Can all of these lines be returned exactly?

━━━━━━━━

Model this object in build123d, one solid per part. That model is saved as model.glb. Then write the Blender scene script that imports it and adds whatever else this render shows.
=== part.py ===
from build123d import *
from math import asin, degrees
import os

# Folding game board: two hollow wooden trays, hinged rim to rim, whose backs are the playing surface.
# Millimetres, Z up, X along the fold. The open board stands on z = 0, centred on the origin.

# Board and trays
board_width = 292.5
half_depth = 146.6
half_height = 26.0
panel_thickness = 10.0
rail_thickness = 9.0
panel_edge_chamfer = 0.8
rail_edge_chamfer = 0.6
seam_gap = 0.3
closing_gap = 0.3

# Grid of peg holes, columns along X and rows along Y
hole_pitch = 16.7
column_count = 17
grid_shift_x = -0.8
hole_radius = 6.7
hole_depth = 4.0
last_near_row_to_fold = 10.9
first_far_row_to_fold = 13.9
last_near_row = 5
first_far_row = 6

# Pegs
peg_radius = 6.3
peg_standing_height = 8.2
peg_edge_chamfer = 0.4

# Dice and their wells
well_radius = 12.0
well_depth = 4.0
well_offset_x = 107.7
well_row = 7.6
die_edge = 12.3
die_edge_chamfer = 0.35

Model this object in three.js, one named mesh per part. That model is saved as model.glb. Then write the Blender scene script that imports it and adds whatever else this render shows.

━━━━━━━━

Finished task
Model this object in build123d, one solid per part. That model is saved as model.glb. Then write the Blender scene script that imports it and adds whatever else this render shows.
=== part.py ===
from build123d import *
from math import asin, degrees
import os

# Folding game board: two hollow wooden trays, hinged rim to rim, whose backs are the playing surface.
# Millimetres, Z up, X along the fold. The open board stands on z = 0, centred on the origin.

# Board and trays
board_width = 292.5
half_depth = 146.6
half_height = 26.0
panel_thickness = 10.0
rail_thickness = 9.0
panel_edge_chamfer = 0.8
rail_edge_chamfer = 0.6
seam_gap = 0.3
closing_gap = 0.3

# Grid of peg holes, columns along X and rows along Y
hole_pitch = 16.7
column_count = 17
grid_shift_x = -0.8
hole_radius = 6.7
hole_depth = 4.0
last_near_row_to_fold = 10.9
first_far_row_to_fold = 13.9
last_near_row = 5
first_far_row = 6

# Pegs
peg_radius = 6.3
peg_standing_height = 8.2
peg_edge_chamfer = 0.4

# Dice and their wells
well_radius = 12.0
well_depth = 4.0
well_offset_x = 107.7
well_row = 7.6
die_edge = 12.3
die_edge_chamfer = 0.35

Model this object in three.js, one named mesh per part. That model is saved as model.glb. Then write the Blender scene script that imports it and adds whatever else this render shows.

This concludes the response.